In the early 1800s down through the first part of the 1900s, newspapers were almost without exception partisan, and "The Advocate" was a Democratic Party paper. Through the decades, other party and constituency publications flourished – at one point Newark had over twenty newspapers with names like "The Rasp" or "The Constitutionalist" or "The Reveille and Woolgrower" – but after World War I the rise of a more dispassionate journalistic ethic led to a bipartisan "Advocate" overshadowing the other party-oriented papers, like the "Newark North American" or "Newark Express."
"The Advocate" has outlived its competition in most cases by outworking it: the paper was the first in the county to go from monthly to weekly to daily, and has been a daily for a majority of its publication history. An early adopter of electronic media tools, the news now arrives by email and on browser windows as much as it does on doorsteps or in driveways.
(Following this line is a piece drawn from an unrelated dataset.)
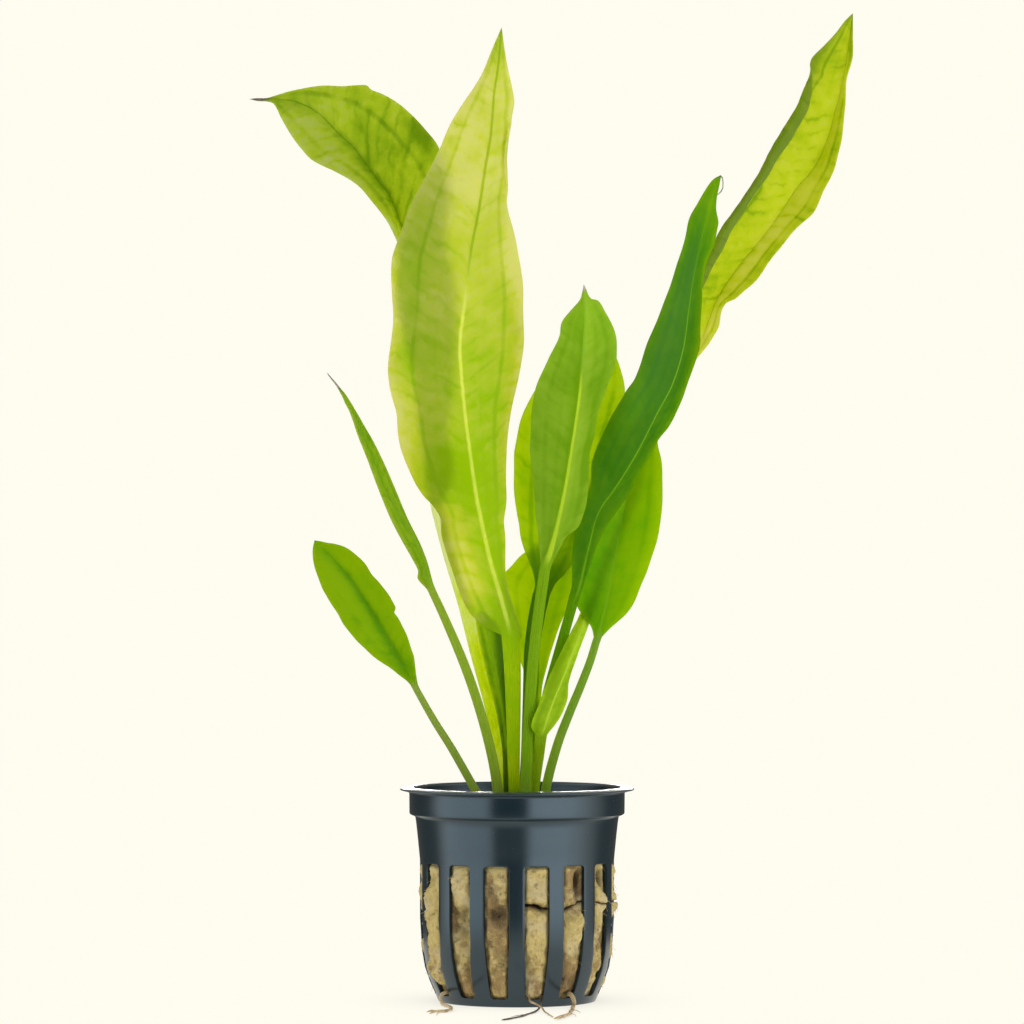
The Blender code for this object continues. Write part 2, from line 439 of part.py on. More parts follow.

Social media and online reading make the entire news environment a constant, never-ending opportunity for readers to connect and advertisers to reach audiences, even as the Advocate's ongoing record of events becomes a public resource in its own right.
"The value of having the paper in the area for so many years to the Licking County Library Veterans project is priceless," says Doug Stout, the library's project coordinator. "Through the years many service records, letters and names have been lost to family members and the community. The Advocate archives are one source we use daily for this information. If the Advocate hadn't been around this long, I'd say 40 percent of the information we have wouldn't exist."
Advertising along with subscriptions has been the heart of the "Advocate" business model since Briggs' days as editor and owner. After many decades of private ownership, the formation of the Advocate Printing Company saw the business into the Twentieth Century, and "The Newark Advocate" is now part of the USA Today Network. Whether in the print product or the online version, newspaper ads are still a major part of each page, and looking back through the two hundred years of history you learn almost as much from those ads as you do the articles about who we are as a county.
The first hundred years you see many advertisements for horses and carriages and the equipment and services that go with them; in the second hundred years, cars and trucks are well represented in the ad sections, while you have trouble finding a livery stable. Through the 1800s, clothiers and haberdashers and milliners are common in the corners of each page promoting their wares; today, banner ads online and sidebars are focused on very different retail angles, from electronics to home delivered groceries.
But in the editorial content itself, you hear the spirit of each era speaking both to their subscribers, and also as that "first rough draft of history" credited to journalism. Sometimes that voice is cracked and flawed – The Advocate sadly did not endorse Abraham Lincoln in either 1860 or in 1864 – but you can also hear calls for justice in the 1960s through Op-Eds, and editorial invitations to renewal and re-invigoration as Newark has navigated the end of one industrial era and the beginnings of our information age.
Benjamin Briggs, the first editor (and reporter, and circulation manager, and advertising executive, and pressman), was said in Hill's 1881 "History of Licking County" to have been "a clear, forcible writer, much given to the use of strong Saxon words that vigorously expressed his ideas, and he never wrote without having ideas to convey. . . When he chose to be vituperative he generally succeeded." But he was also "identified with every project that tended to the advancement and welfare of the place and its people," and left for Washington an honored representative of Licking County's interests. Today's editor, Benjamin Lanka, wouldn't expect to run for political office while still holding a position of journalistic trust, but he and his staff still honor clear and concrete writing, condemnation when called for, and praise whenever possible. With a volunteer community Editorial Board, "The Newark Advocate" still has strong words and straightforward suggestions about what can improve and enhance the everyday lives of people around today's Courthouse Square and across the county.
"Despite the numerous changes in our industry, the staff of The Advocate remains solely focused on telling the stories that matter to Newark and Licking County," says Lanka. "It's easy to say we don't do things like we used to, and that is true. Technology has dramatically changed people's media consumption habits. But what remains true is that we will always be curious about what is going with our local government, with our high school sports teams or with our neighbors. Our mission for our past and our future is to tell those stories the best we can to give people a sense of the community in which they live."
From the Briggs era to the present day, you can't help but notice how the interests of "The Advocate" have always "tended to the advancement and welfare of the place and its people."